À ce sujet, l’article 73 du Code de procédure pénale reconnaît effectivement un droit d’interpellation à destination de tous les citoyens qui seraient témoins de tels actes. Or ici, la lecture de cet article qui apparaît pourtant très simple doit être expliquée. En effet, l’interpellation du délinquant doit tout d’abord être nécessairement proportionnée et surtout l’individu arrêté doit être conduit auprès des forces de l’ordre, auprès d’un officier de police judiciaire dans un bref délai. Ceci ne semble pas avoir été le cas dans cette affaire puisque les forces de l’ordre présentes ce jour-là ont considéré qu’Alexandre Benalla et Vincent Crase étaient des collègues en civil. 

Précision au sujet de cette procédure de flagrant délit : celle-ci ne trouve pas à s’appliquer dans diverses matières, notamment les délits de presse, ou encore concernant les infractions qui sont réprimées par une loi spéciale (entre autres).
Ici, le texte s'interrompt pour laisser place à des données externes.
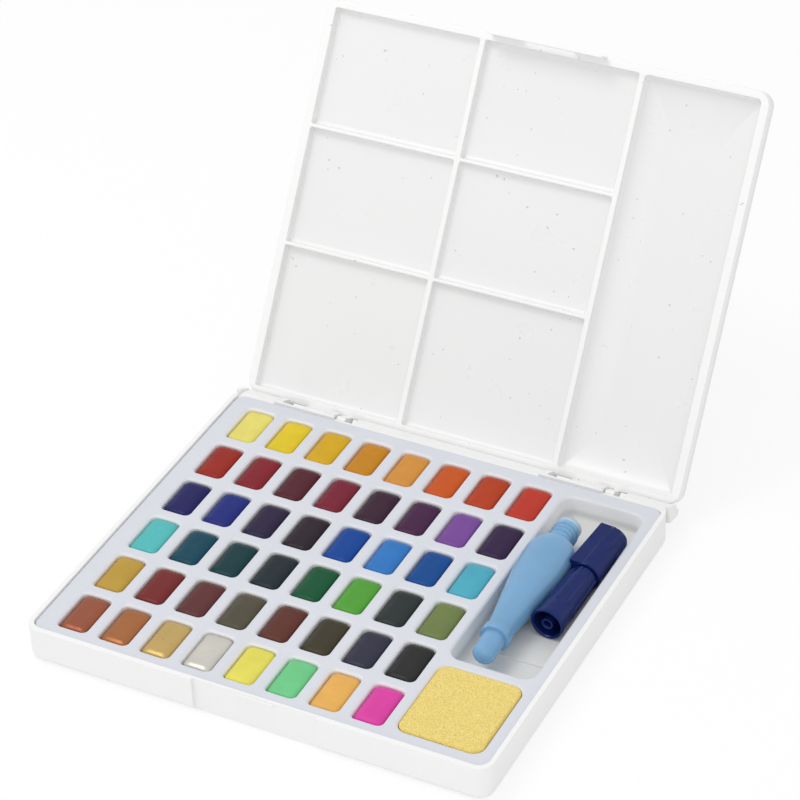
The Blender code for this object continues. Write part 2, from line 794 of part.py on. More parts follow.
def add_ribs(lid, cutters):
    """Two long ribs and two cross ribs that part the seven mixing wells."""
    rib_z = rim_plane_z + rib_drop
    floor_z = rim_plane_z + well_depth
    for name, x in (("long_rib_left", left_rib_x), ("long_rib_right", right_rib_x)):
        rib = block_mesh(name, (x - long_rib_width / 2, cavity_front - overlap, rib_z),
                         (x + long_rib_width / 2, cavity_rear + overlap, floor_z + overlap))
        fuse(lid, name, rib, cutters)
    for name, y in (("cross_rib_hinge", hinge_rib_y), ("cross_rib_front", front_rib_y)):
        rib = block_mesh(name, (cavity_left - overlap, y - cross_rib_width / 2, rib_z + overlap / 4),
                         (right_rib_x, y + cross_rib_width / 2, floor_z + overlap))
        fuse(lid, name, rib, cutters)


def add_latch(lid, cutters):
    """The latch tongue that hangs in the case's front recess, with its snap window."""
    tongue_rear = -case_front + recess_depth - clearance
    x = latch_centre_x
    tongue = block_mesh("latch_tongue",
                        (x - latch_width / 2, tongue_rear - latch_thickness, rim_z - latch_drop),
                        (x + latch_width / 2, tongue_rear, rim_plane_z + overlap))
    fuse(lid, "latch_tongue", tongue, cutters)
    window = block_mesh("latch_window",
                        (x - latch_window_width / 2, tongue_rear - latch_thickness - overrun,
                         rim_z - latch_window_height),
                        (x + latch_window_width / 2, tongue_rear + overlap / 2, rim_z))
    carve(lid, "latch_window", window, cutters)


def add_hinge_arms(lid, number, left, cutters):
    """A wide arm, a narrow arm and the pin between them, through the bored gusset."""
    arm_left = left + gusset_thickness + slot_width + clearance
    arm_right = arm_left + arm_width
    narrow_left = arm_right + bored_gusset_thickness + 2 * clearance
    narrow_right = narrow_left + knuckle_width
    pin = pin_mesh(f"hinge_pin_{number}", pin_radius, arm_right - overlap, narrow_left + overlap)
    for name, low, high in ((f"wide_arm_{number}", arm_left, arm_right),
                            (f"narrow_arm_{number}", narrow_left, narrow_right)):
        fuse(lid, name, profile_mesh(name, arm_points(), low, high), cutters)
    fuse(lid, f"hinge_pin_{number}", pin, cutters)


def main():
    """Build the paint box."""
    clear_scene()
    parts = new_collection("watercolour_paint_box")
    cutters = new_collection("cutters")
    white = paint_material("white_plastic", (0.80, 0.80, 0.80), 0.35)
    white_lid = paint_material("white_lid_plastic", (0.80, 0.80, 0.80), 0.25)
    lilac = paint_material("pale_lilac_plastic", (0.72, 0.74, 0.82), 0.40)
    foam = paint_material("yellow_sponge", (0.82, 0.68, 0.25), 0.95)
    blue = paint_material("pale_blue_plastic", (0.18, 0.42, 0.68), 0.25)
    navy = paint_material("navy_plastic", (0.01, 0.02, 0.12), 0.20)
    hair = paint_material("pale_bristle", (0.75, 0.72, 0.66), 0.60)
    make_base_case(parts, cutters, white)
    make_lid(parts, cutters, white_lid)
    make_insert_tray(parts, cutters, lilac)
    make_cakes(parts)
    make_sponge(parts, foam)
    make_water_tank(parts, blue)
    make_brush(parts, cutters, navy, hair)


main()
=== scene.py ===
import json
import math

import bmesh
import bpy
from mathutils import Matrix, Vector, noise


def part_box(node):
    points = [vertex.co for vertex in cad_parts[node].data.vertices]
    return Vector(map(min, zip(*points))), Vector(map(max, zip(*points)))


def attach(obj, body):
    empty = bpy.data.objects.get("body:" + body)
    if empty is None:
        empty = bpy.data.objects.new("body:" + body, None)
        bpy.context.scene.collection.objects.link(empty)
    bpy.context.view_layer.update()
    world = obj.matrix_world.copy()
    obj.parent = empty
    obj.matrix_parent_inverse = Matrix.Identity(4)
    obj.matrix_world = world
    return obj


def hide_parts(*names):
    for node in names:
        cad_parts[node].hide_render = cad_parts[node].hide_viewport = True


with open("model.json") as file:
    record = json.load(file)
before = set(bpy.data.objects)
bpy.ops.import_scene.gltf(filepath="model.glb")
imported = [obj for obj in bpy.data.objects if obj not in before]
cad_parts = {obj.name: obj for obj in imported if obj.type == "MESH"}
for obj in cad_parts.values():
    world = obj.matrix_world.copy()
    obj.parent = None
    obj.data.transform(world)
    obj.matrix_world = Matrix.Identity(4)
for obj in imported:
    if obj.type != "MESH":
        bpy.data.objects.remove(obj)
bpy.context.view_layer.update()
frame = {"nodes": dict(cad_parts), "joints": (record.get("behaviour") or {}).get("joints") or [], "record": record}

# Watercolour paint box: hinged case, tray with 48 cakes, sponge, water tank, brush and cap.
# Metres, +Z up, +Y towards the hinge. Each piece stands for its CAD node.

scene = bpy.context.scene
joints = {joint["name"]: joint for joint in frame["joints"]}
finishes = {finish["slot"]: finish for finish in frame["record"]["materials"]}
slots = {piece["node"]: piece["material_slot"] for piece in frame["record"]["subparts"]}


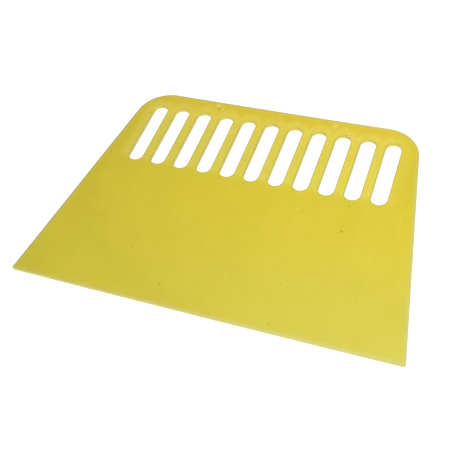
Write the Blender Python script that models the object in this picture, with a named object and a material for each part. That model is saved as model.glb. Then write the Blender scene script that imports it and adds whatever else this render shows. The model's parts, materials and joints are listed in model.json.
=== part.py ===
"""Hand squeegee applicator: one flexible blade, injection moulded in one shot.

Metres, +Z up. The blade lies flat on its underside. X runs along the working edge, Y from the
working edge to the grip, and the origin is on the underside, at the middle of the blade's
length and height.
"""

import math

import bmesh
import bpy
from mathutils import Matrix, Vector

# Outline, seen from above. Lengths run between the sides as if their corners were sharp.
EDGE_LENGTH = 0.150
GRIP_LENGTH = 0.1206
BLADE_HEIGHT = 0.1044
EDGE_CORNER_RADIUS = 0.0008
GRIP_CORNER_RADIUS = 0.0145

# Section. The blade keeps one thickness over the grip, then thins evenly to the working edge.
GRIP_THICKNESS = 0.0016
EDGE_THICKNESS = 0.0011
EDGE_ROUND = 0.0003

# Row of grip slots, which run across the blade and have round ends.
SLOT_WIDTH = 0.0064
SLOT_LENGTH = 0.0334
RIB_WIDTH = 0.00395
RAIL_WIDTH = 0.0076
LEAST_SIDE_WALL = 0.006
TAPER_CLEARANCE = 0.004

# Marks that the mould leaves in the rail between the slots and the top edge.
MARK_SPACING = 0.0524
MARK_DIAMETER = 0.0014
MARK_DEPTH = 0.00015

GRIP_CORNER_STEPS = 14
EDGE_CORNER_STEPS = 4
SLOT_END_STEPS = 10
MARK_STEPS = 16
CUT_OVERRUN = 0.001

BLADE_COLOUR = (0.70, 0.60, 0.062, 1.0)
BLADE_ROUGHNESS = 0.42

WORKING_EDGE_Y = -BLADE_HEIGHT / 2
TOP_EDGE_Y = BLADE_HEIGHT / 2
SLOT_TOP_Y = TOP_EDGE_Y - RAIL_WIDTH
SLOT_BOTTOM_Y = SLOT_TOP_Y - SLOT_LENGTH
TAPER_Y = SLOT_BOTTOM_Y - TAPER_CLEARANCE


def clear_scene():
    for old in list(bpy.data.objects):
        bpy.data.objects.remove(old, do_unlink=True)


def half_width(y):
    """Distance from the middle of the blade to its straight side, at this height."""
    share = (y - WORKING_EDGE_Y) / BLADE_HEIGHT
    return (EDGE_LENGTH + (GRIP_LENGTH - EDGE_LENGTH) * share) / 2


def slot_centres():
    """X of each slot: as many as the blade's width holds between its side walls."""
    room = 2 * (half_width(SLOT_TOP_Y) - LEAST_SIDE_WALL)
    pitch = SLOT_WIDTH + RIB_WIDTH
    count = int((room + RIB_WIDTH) / pitch)
    return [(index - (count - 1) / 2) * pitch for index in range(count)]


def rounded_corner(before, corner, after, radius, steps):
    """Points of the arc that replaces a sharp corner, going anticlockwise."""
    towards_before = (before - corner).normalized()
    towards_after = (after - corner).normalized()
    half_angle = towards_before.angle(towards_after) / 2
    centre_side = (towards_before + towards_after).normalized()
    centre = corner + centre_side * radius / math.sin(half_angle)
    start = corner + towards_before * radius / math.tan(half_angle) - centre
    turn = math.pi - 2 * half_angle
    return [centre + Matrix.Rotation(turn * step / steps, 2) @ start for step in range(steps + 1)]


def blade_outline():
    """The blade's plan: a trapezium with small lower corners and full grip corners."""
    edge, grip = EDGE_LENGTH / 2, GRIP_LENGTH / 2
    corners = [
        (Vector((-edge, WORKING_EDGE_Y)), EDGE_CORNER_RADIUS, EDGE_CORNER_STEPS),
        (Vector((edge, WORKING_EDGE_Y)), EDGE_CORNER_RADIUS, EDGE_CORNER_STEPS),
        (Vector((half_width(TAPER_Y), TAPER_Y)), None, None),
        (Vector((grip, TOP_EDGE_Y)), GRIP_CORNER_RADIUS, GRIP_CORNER_STEPS),
        (Vector((-grip, TOP_EDGE_Y)), GRIP_CORNER_RADIUS, GRIP_CORNER_STEPS),
        (Vector((-half_width(TAPER_Y), TAPER_Y)), None, None),
    ]
    outline = []
    for index, (corner, radius, steps) in enumerate(corners):
        if radius is None:
            outline.append(corner)
            continue
        before = corners[index - 1][0]
        after = corners[(index + 1) % len(corners)][0]
        outline += rounded_corner(before, corner, after, radius, steps)
    return outline


def slot_outline(x):
    radius = SLOT_WIDTH / 2
    outline = []
    ends = ((SLOT_TOP_Y - radius, 0.0), (SLOT_BOTTOM_Y + radius, math.pi))
    for y, first_angle in ends:
        for step in range(SLOT_END_STEPS + 1):
            angle = first_angle + math.pi * step / SLOT_END_STEPS
            outline.append(Vector((x + radius * math.cos(angle), y + radius * math.sin(angle))))
    return outline


def mark_outline(x):
    radius = MARK_DIAMETER / 2
    y = TOP_EDGE_Y - RAIL_WIDTH / 2
    angles = [2 * math.pi * step / MARK_STEPS for step in range(MARK_STEPS)]
    return [Vector((x + radius * math.cos(a), y + radius * math.sin(a))) for a in angles]


def add_prism(mesh, outline, low, high):
    """Adds an upright prism over an anticlockwise outline, and returns its top face."""
    bottom = [mesh.verts.new((point.x, point.y, low)) for point in outline]
    top = [mesh.verts.new((point.x, point.y, high)) for point in outline]
    mesh.faces.new(list(reversed(bottom)))
    for index in range(len(outline)):
        mesh.faces.new((bottom[index - 1], bottom[index], top[index], top[index - 1]))
    return mesh.faces.new(top)


def make_object(name, mesh):
    data = bpy.data.meshes.new(name)
    mesh.to_mesh(data)
    mesh.free()
    made = bpy.data.objects.new(name, data)
    bpy.context.scene.collection.objects.link(made)
    return made


def make_cutter(name, outlines, low, high):
    mesh = bmesh.new()
    for outline in outlines:
        add_prism(mesh, outline, low, high)
    cutter = make_object(name, mesh)
    cutter.hide_render = True
    cutter.display_type = "WIRE"
    return cutter


def cut(body, name, cutter):
    boolean = body.modifiers.new(name, "BOOLEAN")
    boolean.operation = "DIFFERENCE"
    boolean.solver = "EXACT"
    boolean.object = cutter


def blade_body():
    """The solid blade, with its upper face creased where the taper starts."""
    mesh = bmesh.new()
    top = add_prism(mesh, blade_outline(), 0.0, GRIP_THICKNESS)
    crease = [v for v in top.verts if abs(v.co.y - TAPER_Y) < EDGE_ROUND / 10]
    bmesh.utils.face_split(top, crease[0], crease[1])
    fall = (GRIP_THICKNESS - EDGE_THICKNESS) / (TAPER_Y - WORKING_EDGE_Y)
    for vertex in mesh.verts:
        if vertex.co.z > 0.0 and vertex.co.y < TAPER_Y:
            vertex.co.z -= fall * (TAPER_Y - vertex.co.y)
    bmesh.ops.recalc_face_normals(mesh, faces=mesh.faces)
    return make_object("applicator_blade", mesh)


def blade_material():
    material = bpy.data.materials.new("yellow_blade_plastic")
    material.use_nodes = True
    shader = material.node_tree.nodes["Principled BSDF"]
    shader.inputs["Base Color"].default_value = BLADE_COLOUR
    shader.inputs["Roughness"].default_value = BLADE_ROUGHNESS
    shader.inputs["Metallic"].default_value = 0.0
    return material


def make_blade():
    blade = blade_body()
    blade.data.materials.append(blade_material())
    through = (-CUT_OVERRUN, GRIP_THICKNESS + CUT_OVERRUN)
    slots = make_cutter("slot_cutter", [slot_outline(x) for x in slot_centres()], *through)
    cut(blade, "slots", slots)

    rims = blade.modifiers.new("rims", "BEVEL")
    rims.width = EDGE_ROUND
    rims.segments = 2
    rims.limit_method = "ANGLE"
    rims.angle_limit = math.radians(40)

    sunk = (GRIP_THICKNESS - MARK_DEPTH, GRIP_THICKNESS + CUT_OVERRUN)
    outlines = [mark_outline(side * MARK_SPACING / 2) for side in (-1, 1)]
    cut(blade, "mould_marks", make_cutter("mark_cutter", outlines, *sunk))


clear_scene()
make_blade()
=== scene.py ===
"""The looks of a hand squeegee applicator: one thin, bowed, moulded blade on a white table."""

import json
import math

import bmesh
import bpy
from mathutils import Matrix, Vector


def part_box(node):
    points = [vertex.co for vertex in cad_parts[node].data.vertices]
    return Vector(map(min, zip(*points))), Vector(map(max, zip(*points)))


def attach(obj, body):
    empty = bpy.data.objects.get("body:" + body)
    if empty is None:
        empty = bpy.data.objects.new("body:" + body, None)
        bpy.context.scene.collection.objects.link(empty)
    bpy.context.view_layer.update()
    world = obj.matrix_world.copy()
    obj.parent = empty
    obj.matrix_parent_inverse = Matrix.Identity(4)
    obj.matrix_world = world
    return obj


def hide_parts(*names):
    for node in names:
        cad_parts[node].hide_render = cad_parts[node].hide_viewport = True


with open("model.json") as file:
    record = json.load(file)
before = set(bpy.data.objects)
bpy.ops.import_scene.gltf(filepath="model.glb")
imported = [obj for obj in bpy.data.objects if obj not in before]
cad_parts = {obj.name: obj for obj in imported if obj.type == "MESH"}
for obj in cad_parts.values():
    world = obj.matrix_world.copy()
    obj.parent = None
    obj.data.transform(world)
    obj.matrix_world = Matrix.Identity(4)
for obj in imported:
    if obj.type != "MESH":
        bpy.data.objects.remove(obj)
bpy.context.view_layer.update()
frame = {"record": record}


# The blade. One sheet of yellow polypropylene, moulded in one shot: a trapezium with full corners
# at the grip, near-square corners at the working edge, and a row of round-ended slots that
# lighten the grip and let the fingers hold it. Nothing is fixed to it.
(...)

Les deux hommes ont invoqué cet article pour s’exonérer des faits qui leur sont reprochés. Ils considèrent avoir agi comme l’aurait fait tout autre citoyen dans une telle situation pour arrêter des délinquants. Toujours est-il que Maxence Creusat, commissaire, a affirmé qu’en leur simple qualité d’observateurs, ces derniers n’auraient pas dû intervenir comme ils l’ont fait. Celui a ajouté que cette intervention malheureuse « rejaillit sur la confiance qu’a le citoyen dans la police » ; il avait de même déclaré que l’interpellation en cause était « un coup de canif dans le monopole de l’exercice de la violence légitime, dans le contrat social ».